03 March 2006

Automatic IRAs -- a Quick Fix for Workers Without Pensions?

The WaPo has an article on the future of retirement benefits and the discussions now taking place.

One of the ideas floated includes an automatic IRA for employees that don't have pension benefits through their employers, either in the form of a true pension or even a 401(k) plan. The idea would be modeled on the Federal Employees Thrift Savings Plan and would allow employees to opt out if they do not want to participate. However, employees would initially be enrolled to take advantage of inertia of most employees.

There are several obstacles. If they make it truly automatic, it would work a lot like Social Security and would essentially tax the poor even more. However, it is the poor that need the help the most, which is why individual Social Security accounts are such a bad idea. If they don't make it truly automatic, many lower income employees would opt out so that they could pay for things like food and rent. Again, these are the exact employees these IRAs are supposed to target.

On the other side, the reason that employers don't provide 401(k)s are anti-discrimination rules to ensure that highly paid employees are not treated better than everyone else and the costs involved of paying a trustee for the plan. This idea would would require all employers offer automatic IRAs, but would allow a tax credit of $250 to offset start up costs. Also, since the plans are straight IRAs, there would be no regulations on highly compensated employees or contributions to be made.

All this might work, but it would really be better to not add to the confusing number of retirement options. One of the great ideas the GOP has had in the past few years was to combine the various retirement accounts into one option. I would love to see everything combined into a 401(k) account with the 401(k) limits. It would level the playing field and not handicap workers just because they work for an employer that doesn't offer a 401(k).

2 comments:

Decline said...

"On the other side, the reason that employers don't provide 401(k)s are anti-discrimination rules to ensure that highly paid employees are not treated better than everyone else and the costs involved of paying a trustee for the plan."

Sorry, but I don't entirely agree with this statement.
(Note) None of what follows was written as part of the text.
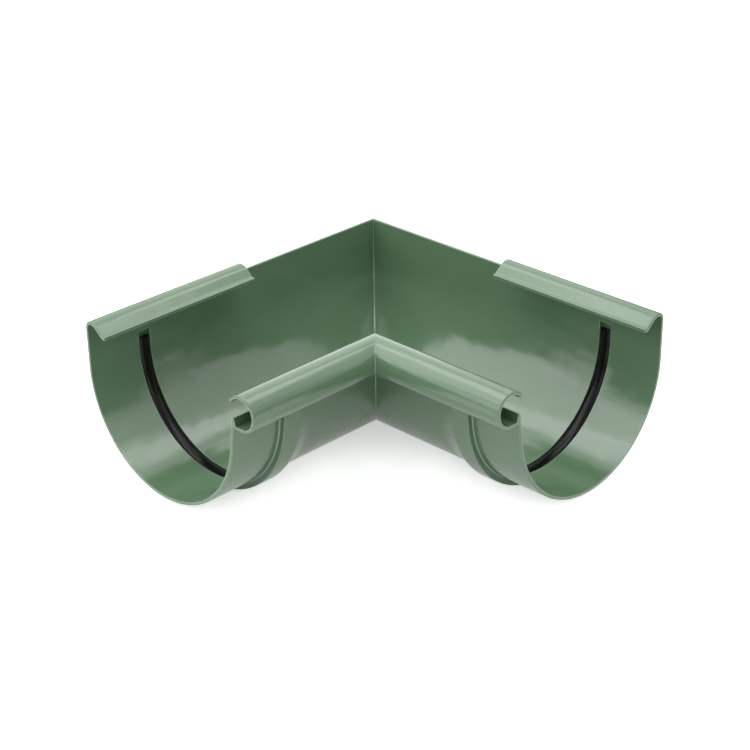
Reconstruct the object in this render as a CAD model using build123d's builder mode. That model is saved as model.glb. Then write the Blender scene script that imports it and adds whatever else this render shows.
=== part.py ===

With the Safe Harbor rules available to 401(k) plans, discrimination tests are pretty much thrown out the door. Any business owner can provide a 401(k) plan and put both deferrals, and employer contributions into the plan without problem. Also, most small plans - the ones reluctant to provide a plan - wouldn't get, or need, a 3rd party trustee. Overall administrative costs, including recordkeeping and custodial services, should cost a small company (under 50 employees) less than 5,000 per year - less if employees bear some of the expenses.

In my opinion, the real reason many smaller companies don't offer a 401(k) plan is because it takes too much effort to get started.

Just my $.02. :)

Kirk said...

I'll have to defer to you on the costs as you are the expert :) My dad's business didn't do one because of the costs involved, but that was also 5-7 years ago and that may have changed since then.

As far as the safe harbors, not all plans fall under them. There have been a few that have failed the non-discrimination test and they've been changed to try and encourage participation by lower-paid workers. This has benefited all employees by making the plans better in order to entice lower income employees to use them.